→ **Problem description**
Your answer should consist only of the lines below from the one with "for n, (sector, angle)" through the one with "for node in", copied exactly.

[start of Stored rows]

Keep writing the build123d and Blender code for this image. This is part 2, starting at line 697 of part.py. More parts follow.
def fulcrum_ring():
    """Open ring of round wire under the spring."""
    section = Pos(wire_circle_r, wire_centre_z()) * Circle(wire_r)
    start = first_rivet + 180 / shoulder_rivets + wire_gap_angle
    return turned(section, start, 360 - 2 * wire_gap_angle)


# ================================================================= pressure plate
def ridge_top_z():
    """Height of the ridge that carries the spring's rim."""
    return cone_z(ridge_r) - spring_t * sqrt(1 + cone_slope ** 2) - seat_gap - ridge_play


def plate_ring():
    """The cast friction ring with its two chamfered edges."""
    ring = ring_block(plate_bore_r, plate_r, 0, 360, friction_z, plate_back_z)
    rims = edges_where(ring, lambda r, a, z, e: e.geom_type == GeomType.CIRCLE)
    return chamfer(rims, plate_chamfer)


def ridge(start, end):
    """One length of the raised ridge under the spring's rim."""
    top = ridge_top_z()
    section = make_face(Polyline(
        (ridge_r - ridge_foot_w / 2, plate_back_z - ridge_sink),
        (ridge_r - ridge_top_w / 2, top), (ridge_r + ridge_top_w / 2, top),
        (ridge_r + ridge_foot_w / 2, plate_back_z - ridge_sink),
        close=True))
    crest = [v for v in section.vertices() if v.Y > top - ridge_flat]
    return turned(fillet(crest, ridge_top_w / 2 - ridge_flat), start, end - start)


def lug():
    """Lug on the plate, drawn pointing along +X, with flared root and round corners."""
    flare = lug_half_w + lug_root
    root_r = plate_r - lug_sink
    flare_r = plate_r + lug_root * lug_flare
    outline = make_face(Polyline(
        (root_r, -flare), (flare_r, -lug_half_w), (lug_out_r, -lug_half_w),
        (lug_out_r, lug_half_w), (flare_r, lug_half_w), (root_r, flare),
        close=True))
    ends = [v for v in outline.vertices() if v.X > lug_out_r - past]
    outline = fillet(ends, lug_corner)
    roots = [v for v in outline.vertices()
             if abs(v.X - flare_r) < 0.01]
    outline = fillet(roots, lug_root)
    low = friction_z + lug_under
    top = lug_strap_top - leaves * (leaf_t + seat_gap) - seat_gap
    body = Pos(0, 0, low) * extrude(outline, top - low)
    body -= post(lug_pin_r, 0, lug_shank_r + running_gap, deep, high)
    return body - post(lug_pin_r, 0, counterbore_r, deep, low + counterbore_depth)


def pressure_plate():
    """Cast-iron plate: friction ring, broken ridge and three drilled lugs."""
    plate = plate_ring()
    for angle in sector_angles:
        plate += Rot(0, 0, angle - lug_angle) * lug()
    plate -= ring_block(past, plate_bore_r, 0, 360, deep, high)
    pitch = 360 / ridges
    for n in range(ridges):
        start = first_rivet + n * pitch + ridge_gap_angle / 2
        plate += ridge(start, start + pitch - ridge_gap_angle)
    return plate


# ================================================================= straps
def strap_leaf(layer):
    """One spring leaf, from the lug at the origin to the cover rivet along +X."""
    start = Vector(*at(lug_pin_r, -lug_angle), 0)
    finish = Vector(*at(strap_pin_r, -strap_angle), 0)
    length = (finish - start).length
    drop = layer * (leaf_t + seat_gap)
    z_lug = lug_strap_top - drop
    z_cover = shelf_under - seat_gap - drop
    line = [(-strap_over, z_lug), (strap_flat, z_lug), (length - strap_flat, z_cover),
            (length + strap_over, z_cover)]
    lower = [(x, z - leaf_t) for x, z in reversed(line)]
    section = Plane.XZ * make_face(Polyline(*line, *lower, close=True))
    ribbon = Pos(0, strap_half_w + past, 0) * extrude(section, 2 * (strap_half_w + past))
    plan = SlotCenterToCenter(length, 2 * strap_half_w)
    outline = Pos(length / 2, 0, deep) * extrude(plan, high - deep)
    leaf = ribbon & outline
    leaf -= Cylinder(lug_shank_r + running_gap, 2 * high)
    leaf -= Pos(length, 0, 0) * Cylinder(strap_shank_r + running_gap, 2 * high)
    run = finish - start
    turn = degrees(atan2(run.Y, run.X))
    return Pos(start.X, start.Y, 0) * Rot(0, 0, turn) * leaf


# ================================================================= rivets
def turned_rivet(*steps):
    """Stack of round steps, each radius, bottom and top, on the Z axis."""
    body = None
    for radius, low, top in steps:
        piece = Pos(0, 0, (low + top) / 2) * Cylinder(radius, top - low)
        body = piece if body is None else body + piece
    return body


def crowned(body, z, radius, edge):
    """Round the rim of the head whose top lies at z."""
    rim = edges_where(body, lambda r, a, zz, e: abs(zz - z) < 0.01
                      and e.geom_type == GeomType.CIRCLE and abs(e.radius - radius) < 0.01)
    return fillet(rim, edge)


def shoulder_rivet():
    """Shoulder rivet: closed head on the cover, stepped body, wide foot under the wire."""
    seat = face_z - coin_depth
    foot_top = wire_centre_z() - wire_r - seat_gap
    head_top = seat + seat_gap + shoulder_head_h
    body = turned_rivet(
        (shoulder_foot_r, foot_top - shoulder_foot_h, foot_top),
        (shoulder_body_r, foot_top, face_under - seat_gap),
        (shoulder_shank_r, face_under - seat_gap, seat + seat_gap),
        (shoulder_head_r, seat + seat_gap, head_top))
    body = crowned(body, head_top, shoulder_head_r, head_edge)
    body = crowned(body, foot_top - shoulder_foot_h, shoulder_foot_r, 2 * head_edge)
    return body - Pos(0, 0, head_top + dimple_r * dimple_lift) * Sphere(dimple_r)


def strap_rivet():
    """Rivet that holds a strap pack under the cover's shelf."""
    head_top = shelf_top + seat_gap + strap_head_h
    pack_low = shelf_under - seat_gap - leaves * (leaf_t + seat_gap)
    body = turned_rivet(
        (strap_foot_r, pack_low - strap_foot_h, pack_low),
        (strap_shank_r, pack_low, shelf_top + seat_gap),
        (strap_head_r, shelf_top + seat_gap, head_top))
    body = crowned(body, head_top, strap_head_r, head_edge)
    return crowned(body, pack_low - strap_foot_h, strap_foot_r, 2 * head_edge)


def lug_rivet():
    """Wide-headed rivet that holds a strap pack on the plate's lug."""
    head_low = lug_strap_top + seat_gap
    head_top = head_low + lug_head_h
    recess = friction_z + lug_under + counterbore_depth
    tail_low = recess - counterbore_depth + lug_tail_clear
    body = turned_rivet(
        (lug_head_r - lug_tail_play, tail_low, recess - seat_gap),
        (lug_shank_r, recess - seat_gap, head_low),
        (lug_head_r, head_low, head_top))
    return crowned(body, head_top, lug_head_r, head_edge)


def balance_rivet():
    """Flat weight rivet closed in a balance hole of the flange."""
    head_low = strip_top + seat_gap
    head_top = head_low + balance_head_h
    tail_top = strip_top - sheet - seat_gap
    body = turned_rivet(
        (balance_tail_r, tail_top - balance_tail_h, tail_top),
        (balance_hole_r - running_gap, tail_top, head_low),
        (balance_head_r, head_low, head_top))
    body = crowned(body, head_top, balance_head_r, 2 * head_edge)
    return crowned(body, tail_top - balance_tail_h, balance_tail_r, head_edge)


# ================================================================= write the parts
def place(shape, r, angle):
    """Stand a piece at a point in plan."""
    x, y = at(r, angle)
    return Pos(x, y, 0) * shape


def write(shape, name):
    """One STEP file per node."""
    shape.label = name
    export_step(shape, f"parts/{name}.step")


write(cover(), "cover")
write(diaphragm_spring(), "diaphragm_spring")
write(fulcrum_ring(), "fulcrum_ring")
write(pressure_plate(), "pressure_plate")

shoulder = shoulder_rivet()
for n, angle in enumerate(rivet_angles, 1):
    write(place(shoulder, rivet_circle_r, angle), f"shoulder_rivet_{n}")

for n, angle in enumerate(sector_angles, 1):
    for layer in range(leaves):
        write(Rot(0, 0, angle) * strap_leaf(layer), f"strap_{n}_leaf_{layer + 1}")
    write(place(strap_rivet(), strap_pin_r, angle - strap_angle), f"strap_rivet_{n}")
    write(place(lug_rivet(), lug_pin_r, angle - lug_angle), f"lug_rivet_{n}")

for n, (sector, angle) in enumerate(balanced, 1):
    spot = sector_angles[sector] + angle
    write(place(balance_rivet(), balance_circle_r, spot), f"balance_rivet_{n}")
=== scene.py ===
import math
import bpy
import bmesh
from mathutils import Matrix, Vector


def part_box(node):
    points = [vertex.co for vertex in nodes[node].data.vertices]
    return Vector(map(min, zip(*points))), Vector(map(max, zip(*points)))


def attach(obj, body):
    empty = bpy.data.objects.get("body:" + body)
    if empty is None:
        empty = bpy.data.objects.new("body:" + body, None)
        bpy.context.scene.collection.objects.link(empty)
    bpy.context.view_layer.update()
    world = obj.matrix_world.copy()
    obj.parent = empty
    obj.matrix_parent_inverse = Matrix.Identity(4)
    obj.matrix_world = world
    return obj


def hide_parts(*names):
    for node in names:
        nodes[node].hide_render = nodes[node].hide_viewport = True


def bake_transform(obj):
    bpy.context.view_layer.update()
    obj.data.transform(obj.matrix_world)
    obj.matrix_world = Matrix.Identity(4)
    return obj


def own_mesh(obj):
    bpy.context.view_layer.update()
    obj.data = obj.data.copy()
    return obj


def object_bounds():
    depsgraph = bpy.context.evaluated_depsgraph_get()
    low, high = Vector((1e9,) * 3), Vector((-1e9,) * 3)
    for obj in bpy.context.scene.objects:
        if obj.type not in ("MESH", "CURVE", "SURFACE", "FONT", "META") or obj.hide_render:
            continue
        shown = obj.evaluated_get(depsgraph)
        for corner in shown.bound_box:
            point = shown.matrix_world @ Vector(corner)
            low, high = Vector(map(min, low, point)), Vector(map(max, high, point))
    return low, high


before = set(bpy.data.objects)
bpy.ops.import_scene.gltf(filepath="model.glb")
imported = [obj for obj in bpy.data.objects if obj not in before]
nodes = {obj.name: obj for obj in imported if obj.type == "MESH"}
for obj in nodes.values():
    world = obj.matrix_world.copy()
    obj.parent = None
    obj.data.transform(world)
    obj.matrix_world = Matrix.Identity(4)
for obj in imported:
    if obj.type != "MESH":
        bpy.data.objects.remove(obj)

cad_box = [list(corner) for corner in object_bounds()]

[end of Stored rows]
[start of Stored rows]

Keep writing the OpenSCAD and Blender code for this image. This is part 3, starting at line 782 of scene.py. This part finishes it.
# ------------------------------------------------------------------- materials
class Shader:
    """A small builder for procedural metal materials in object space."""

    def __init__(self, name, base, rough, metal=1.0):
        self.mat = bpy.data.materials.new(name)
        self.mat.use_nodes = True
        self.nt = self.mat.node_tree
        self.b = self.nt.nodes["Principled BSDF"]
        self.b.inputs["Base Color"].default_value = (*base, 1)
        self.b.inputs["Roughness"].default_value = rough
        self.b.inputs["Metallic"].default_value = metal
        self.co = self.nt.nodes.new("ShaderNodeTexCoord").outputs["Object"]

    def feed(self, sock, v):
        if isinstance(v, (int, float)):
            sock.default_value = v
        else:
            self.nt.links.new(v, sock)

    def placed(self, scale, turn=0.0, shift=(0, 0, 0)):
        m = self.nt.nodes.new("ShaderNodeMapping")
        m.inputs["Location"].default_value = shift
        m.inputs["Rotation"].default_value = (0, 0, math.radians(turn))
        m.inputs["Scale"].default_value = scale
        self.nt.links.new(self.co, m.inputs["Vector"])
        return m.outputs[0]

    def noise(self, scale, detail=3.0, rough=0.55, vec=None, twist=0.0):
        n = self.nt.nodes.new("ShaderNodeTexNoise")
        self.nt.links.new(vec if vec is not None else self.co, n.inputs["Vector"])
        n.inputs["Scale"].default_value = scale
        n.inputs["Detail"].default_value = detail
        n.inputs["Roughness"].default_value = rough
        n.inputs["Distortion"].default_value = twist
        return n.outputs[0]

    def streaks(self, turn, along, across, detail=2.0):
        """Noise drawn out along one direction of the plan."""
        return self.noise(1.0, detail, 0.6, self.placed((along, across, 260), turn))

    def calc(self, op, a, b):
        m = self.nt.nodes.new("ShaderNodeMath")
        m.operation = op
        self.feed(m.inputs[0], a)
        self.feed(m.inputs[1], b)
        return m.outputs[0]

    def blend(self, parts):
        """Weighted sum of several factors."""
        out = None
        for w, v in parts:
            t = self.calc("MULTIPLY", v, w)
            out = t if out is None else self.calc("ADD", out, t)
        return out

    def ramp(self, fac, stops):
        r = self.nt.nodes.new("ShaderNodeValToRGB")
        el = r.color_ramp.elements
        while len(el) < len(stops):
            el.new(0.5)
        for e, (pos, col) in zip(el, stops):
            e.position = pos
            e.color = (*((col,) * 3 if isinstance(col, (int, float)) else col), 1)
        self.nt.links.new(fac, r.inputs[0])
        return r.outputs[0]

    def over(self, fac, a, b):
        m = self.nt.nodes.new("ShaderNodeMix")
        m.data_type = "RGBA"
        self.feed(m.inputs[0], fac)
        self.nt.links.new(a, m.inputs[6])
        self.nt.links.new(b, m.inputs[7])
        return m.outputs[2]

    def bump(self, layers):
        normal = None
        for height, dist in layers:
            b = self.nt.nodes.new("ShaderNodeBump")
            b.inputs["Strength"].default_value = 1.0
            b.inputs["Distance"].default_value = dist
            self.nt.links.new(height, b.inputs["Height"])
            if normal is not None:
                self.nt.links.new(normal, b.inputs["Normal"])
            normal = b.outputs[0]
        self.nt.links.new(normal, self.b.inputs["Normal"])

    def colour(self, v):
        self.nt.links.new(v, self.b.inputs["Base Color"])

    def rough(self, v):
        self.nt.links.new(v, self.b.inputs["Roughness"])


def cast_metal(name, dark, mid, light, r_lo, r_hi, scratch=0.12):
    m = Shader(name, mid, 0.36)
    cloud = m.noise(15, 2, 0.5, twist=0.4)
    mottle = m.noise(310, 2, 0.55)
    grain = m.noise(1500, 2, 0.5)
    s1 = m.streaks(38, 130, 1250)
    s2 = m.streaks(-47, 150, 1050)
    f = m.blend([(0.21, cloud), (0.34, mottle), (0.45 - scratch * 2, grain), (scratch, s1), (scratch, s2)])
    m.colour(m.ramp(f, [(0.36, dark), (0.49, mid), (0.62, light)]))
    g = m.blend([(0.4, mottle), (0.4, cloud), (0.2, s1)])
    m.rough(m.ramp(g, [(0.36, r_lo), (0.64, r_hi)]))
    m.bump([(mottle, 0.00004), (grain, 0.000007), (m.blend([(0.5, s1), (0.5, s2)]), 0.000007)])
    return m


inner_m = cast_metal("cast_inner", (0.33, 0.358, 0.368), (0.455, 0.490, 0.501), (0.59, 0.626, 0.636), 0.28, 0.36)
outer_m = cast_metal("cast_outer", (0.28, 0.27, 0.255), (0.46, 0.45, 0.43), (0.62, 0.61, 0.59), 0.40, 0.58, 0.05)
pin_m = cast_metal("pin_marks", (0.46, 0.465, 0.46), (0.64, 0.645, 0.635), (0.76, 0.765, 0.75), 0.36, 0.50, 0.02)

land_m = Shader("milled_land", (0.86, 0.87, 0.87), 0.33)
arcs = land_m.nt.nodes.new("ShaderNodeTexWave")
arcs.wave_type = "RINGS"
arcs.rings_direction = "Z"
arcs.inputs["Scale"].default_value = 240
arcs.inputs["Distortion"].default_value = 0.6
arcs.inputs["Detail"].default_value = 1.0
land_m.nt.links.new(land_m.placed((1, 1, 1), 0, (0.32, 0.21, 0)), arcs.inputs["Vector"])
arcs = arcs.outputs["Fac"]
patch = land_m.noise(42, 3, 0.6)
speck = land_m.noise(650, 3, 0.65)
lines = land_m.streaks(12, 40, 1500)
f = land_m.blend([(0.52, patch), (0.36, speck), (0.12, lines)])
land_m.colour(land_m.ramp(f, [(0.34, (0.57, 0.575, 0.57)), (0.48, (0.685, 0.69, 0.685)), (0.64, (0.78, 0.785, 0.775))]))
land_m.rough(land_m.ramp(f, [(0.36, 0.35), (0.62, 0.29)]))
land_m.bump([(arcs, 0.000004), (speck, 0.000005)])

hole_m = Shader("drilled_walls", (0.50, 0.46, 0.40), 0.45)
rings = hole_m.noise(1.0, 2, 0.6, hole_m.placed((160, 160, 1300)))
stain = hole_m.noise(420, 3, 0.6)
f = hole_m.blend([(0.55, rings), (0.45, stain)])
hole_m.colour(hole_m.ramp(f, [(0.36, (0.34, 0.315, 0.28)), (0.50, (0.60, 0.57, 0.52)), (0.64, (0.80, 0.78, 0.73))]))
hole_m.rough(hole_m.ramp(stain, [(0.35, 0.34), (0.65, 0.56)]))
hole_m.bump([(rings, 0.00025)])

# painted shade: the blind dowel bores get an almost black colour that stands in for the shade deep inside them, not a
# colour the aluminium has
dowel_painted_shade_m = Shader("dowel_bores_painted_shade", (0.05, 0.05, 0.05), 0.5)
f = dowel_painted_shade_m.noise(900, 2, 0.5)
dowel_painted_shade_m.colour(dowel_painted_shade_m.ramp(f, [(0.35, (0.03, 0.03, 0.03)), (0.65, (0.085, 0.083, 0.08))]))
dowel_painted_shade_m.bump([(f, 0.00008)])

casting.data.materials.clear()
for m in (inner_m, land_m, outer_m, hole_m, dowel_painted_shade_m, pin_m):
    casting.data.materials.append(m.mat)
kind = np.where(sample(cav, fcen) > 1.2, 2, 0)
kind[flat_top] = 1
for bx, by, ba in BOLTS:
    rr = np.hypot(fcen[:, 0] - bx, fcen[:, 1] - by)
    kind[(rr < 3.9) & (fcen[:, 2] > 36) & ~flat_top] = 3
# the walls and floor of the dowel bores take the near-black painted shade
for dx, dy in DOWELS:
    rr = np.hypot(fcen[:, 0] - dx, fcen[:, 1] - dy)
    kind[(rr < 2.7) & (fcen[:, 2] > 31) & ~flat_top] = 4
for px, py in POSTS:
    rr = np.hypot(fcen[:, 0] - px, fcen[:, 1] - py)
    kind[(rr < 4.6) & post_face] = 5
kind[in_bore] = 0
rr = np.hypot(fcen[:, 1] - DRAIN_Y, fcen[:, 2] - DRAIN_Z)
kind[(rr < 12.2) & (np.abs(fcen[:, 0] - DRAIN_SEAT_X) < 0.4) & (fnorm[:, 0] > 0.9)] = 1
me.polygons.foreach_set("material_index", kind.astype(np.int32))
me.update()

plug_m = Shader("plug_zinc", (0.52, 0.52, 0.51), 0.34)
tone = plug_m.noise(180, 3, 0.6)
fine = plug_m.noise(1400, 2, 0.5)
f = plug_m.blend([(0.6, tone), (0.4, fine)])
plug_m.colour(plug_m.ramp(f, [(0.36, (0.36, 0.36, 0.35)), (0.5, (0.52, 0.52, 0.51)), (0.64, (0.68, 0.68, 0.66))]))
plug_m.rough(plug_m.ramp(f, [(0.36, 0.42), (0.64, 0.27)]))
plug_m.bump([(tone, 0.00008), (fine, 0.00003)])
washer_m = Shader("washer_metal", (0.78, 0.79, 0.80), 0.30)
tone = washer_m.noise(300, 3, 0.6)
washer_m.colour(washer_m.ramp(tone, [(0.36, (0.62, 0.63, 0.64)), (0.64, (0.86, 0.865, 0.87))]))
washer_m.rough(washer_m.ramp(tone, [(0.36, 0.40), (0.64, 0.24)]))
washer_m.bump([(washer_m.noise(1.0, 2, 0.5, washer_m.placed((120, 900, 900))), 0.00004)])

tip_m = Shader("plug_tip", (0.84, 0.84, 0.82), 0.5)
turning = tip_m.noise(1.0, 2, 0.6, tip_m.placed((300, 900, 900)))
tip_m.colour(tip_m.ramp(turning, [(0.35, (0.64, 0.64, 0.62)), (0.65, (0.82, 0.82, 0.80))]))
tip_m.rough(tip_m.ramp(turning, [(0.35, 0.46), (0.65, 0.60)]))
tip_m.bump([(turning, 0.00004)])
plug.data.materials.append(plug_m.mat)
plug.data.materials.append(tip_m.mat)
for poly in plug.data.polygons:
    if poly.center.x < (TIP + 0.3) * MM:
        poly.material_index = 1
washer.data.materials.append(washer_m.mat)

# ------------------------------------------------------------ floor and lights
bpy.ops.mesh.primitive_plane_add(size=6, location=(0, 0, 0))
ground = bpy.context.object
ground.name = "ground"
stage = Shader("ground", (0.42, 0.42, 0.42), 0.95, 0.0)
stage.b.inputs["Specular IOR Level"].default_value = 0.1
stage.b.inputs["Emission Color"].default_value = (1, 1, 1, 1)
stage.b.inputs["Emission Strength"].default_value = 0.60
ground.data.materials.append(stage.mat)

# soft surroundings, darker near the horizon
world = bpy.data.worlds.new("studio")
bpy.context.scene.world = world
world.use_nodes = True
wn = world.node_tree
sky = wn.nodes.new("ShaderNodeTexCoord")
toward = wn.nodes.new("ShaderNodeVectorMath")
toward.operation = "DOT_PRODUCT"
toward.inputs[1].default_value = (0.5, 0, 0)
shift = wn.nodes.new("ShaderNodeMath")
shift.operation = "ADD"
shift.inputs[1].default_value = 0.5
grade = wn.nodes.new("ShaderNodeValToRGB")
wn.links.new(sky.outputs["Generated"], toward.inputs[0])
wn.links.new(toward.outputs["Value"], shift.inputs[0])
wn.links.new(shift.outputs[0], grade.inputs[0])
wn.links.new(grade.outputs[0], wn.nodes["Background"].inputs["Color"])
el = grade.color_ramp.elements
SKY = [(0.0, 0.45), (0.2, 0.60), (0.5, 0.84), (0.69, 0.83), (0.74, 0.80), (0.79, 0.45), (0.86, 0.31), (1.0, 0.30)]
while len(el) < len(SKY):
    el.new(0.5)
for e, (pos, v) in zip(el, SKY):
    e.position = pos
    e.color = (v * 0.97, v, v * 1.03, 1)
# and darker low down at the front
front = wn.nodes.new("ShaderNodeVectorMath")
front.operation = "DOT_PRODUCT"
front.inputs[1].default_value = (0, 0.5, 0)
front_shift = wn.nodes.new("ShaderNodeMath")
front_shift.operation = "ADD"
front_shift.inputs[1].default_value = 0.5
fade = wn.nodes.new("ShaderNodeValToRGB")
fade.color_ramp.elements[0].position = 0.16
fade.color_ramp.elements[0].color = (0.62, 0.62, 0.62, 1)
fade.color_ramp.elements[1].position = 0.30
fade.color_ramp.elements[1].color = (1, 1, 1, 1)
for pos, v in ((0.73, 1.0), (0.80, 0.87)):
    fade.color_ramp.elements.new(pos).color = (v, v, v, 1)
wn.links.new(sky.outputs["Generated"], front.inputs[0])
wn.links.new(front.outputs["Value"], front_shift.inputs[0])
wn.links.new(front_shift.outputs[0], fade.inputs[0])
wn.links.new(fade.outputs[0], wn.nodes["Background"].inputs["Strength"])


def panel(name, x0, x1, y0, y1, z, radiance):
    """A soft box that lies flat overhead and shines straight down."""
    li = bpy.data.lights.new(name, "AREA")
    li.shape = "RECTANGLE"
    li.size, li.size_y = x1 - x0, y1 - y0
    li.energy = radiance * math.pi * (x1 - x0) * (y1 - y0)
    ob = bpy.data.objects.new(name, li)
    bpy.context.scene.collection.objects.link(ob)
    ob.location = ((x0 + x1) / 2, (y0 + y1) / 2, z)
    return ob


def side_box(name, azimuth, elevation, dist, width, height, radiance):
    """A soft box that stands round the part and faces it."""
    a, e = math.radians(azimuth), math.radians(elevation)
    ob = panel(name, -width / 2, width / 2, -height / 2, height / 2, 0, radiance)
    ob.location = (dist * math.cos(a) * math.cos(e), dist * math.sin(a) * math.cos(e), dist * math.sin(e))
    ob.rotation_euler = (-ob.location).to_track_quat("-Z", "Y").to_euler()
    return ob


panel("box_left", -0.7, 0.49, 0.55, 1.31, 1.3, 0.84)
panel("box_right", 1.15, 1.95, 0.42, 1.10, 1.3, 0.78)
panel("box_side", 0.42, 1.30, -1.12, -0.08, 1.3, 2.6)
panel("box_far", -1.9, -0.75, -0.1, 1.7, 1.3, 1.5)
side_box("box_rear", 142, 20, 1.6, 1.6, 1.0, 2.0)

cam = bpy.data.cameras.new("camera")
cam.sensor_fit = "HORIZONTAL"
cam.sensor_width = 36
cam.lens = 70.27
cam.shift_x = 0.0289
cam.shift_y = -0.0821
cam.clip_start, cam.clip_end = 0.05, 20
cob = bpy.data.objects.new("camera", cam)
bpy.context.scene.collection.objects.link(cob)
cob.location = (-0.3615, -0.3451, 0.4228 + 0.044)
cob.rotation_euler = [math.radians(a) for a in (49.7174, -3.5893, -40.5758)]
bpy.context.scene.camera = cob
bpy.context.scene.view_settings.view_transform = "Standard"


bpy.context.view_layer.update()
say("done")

[end of Stored rows]

→ **Solved exercise**
for n, (sector, angle) in enumerate(balanced, 1):
    spot = sector_angles[sector] + angle
    write(place(balance_rivet(), balance_circle_r, spot), f"balance_rivet_{n}")
=== scene.py ===
import math
import bpy
import bmesh
from mathutils import Matrix, Vector


def part_box(node):
    points = [vertex.co for vertex in nodes[node].data.vertices]
    return Vector(map(min, zip(*points))), Vector(map(max, zip(*points)))


def attach(obj, body):
    empty = bpy.data.objects.get("body:" + body)
    if empty is None:
        empty = bpy.data.objects.new("body:" + body, None)
        bpy.context.scene.collection.objects.link(empty)
    bpy.context.view_layer.update()
    world = obj.matrix_world.copy()
    obj.parent = empty
    obj.matrix_parent_inverse = Matrix.Identity(4)
    obj.matrix_world = world
    return obj


def hide_parts(*names):
    for node in names:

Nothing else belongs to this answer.